肝芽腫は現在のようなプロトコールを使った集学的な治療を始めたのが1990年ごろですので、当時2才だった子は2018年現在30才です。現在分かっている晩期合併症は、『腸閉塞』、『心筋梗塞』、『心機能障害』、『歯の形成障害』、『聴力障害』、『心の発達の遅れ』などです。その他にも「これは治療の影響ではないか・・」というものはいくつかありますが、はっきりとしているのはこれらです。また、現在分かっているもの以外にも今後あらたな晩期合併症が出てくる可能性はあります。薬剤ごとに出るものについては『薬剤ごとの副作用』を参照してください。

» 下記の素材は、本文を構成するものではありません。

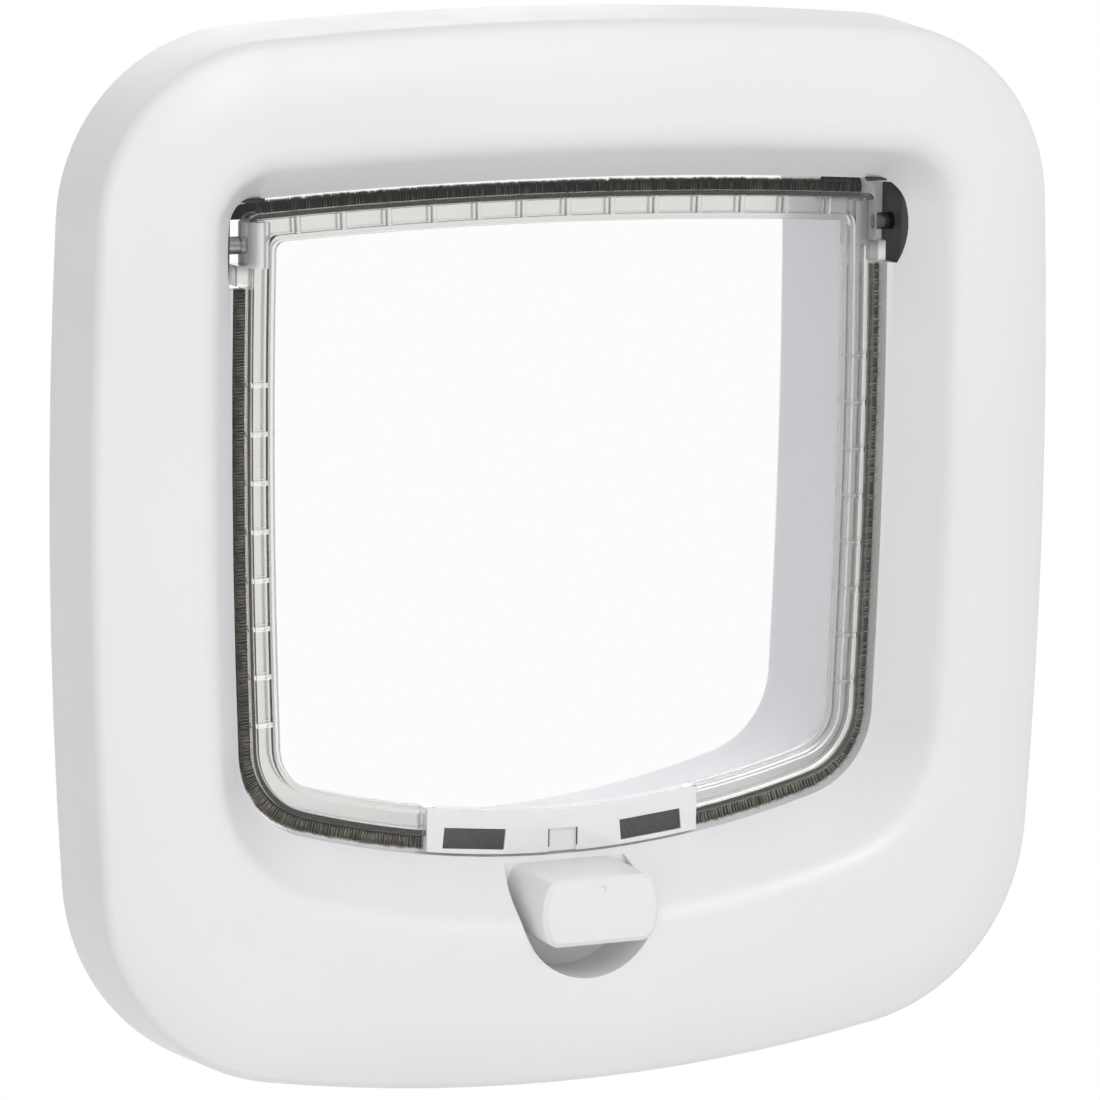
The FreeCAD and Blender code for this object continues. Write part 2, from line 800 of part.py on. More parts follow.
def build_frame_insides(body):
    """The solid pieces behind the face, before the dish and the mouth are cut through them."""
    wide = Drawing(body, "FunnelAtFace", out="face_depth - wall / 2")
    wide.outline(DISH, "wall")
    narrow = Drawing(body, "FunnelAtLip", out="lip_depth - wall / 2")
    narrow.outline(MOUTH, "wall")
    loft(body, "Funnel", (wide, narrow), cuts=False)
    throat = Drawing(body, "ThroatOutline", out=THROAT_BACK)
    throat.outline(MOUTH, "wall")
    pad(body, "Throat", throat, f"lip_depth - wall / 2 - ({THROAT_BACK})")

    housing = Drawing(body, "HousingOutline", plane="YZ_Plane", out="mouth_width / 2 - wall")
    housing.box(
        "-bearing_front - housing_wall",
        f"-({THROAT_BACK})",
        "hinge_up - bearing_height / 2 - housing_wall",
        "hinge_up + bearing_height / 2 + housing_wall",
    )
    reach = f"{BEARING_OUTER} + bearing_slack + housing_wall - mouth_width / 2 + wall"
    right_housing = pad(body, "HingeHousing", housing, reach)
    striker = sill_drawing(body, "StrikerHousing", "striker_across", THROAT_BACK)
    striker.box(
        "-striker_length / 2 - striker_slack - striker_wall",
        "striker_length / 2 + striker_slack + striker_wall",
        "-mouth_bottom_radius - wall - striker_thickness - 2 * striker_slack - striker_wall",
        "-mouth_bottom_radius - wall / 2",
    )
    depth = "striker_depth + striker_slack + striker_wall"
    right_striker = pad(body, "StrikerHousingPad", striker, depth)
    mirror(body, "LeftHousings", [right_housing, right_striker])

    boss = Drawing(body, "LockBossOutline", up="-lock_fall")
    boss.circle("0", "0", "seat_radius + boss_wall")
    pad(body, "LockBoss", boss, "face_depth - wall / 2")

    pillar = Drawing(body, "PillarOutline")
    pillar.circle("pillar_across", "pillar_up", "pillar_radius")
    first_pillar = pad(body, "Pillar", pillar, "pillar_length")
    liner_boss = Drawing(body, "LinerBossOutline", out=THROAT_BACK)
    liner_boss.circle("liner_screw_across", "liner_screw_up", "liner_boss_radius")
    first_boss = pad(body, "LinerBoss", liner_boss, "liner_boss_length")
    four_ways(body, "FourPillars", [first_pillar, first_boss])

    build_ribs(body)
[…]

このうち、『腸閉塞』、『心筋梗塞』、『心機能障害』については、症状が現れたらできるだけ早く医師に診せなくてはなりませんが、『歯の形成障害』、『聴力障害』、『心の発達の遅れ』などは医師とともに定期的にじっくりと経過を診ていきます。また、晩期合併症とは少し違うかもしれませんが、退院時には小さかった子が成長することによって子ども自身が「悩み」として抱えるようになるものもあります(傷あとなど)。
急を要する症状以外のものは、専門家との連携や日常での工夫・配慮で何とかやっていかれるものがほとんどですので、あまり心配しすぎないようにして下さい。
「晩期合併症や退院後の問題にはこういうものがある」、ということを知った上で、その子の体力や状態に合わせた生活をしていき、もし晩期合併症が出た場合にはその時に医師や各専門家に相談していくのがよいと思います。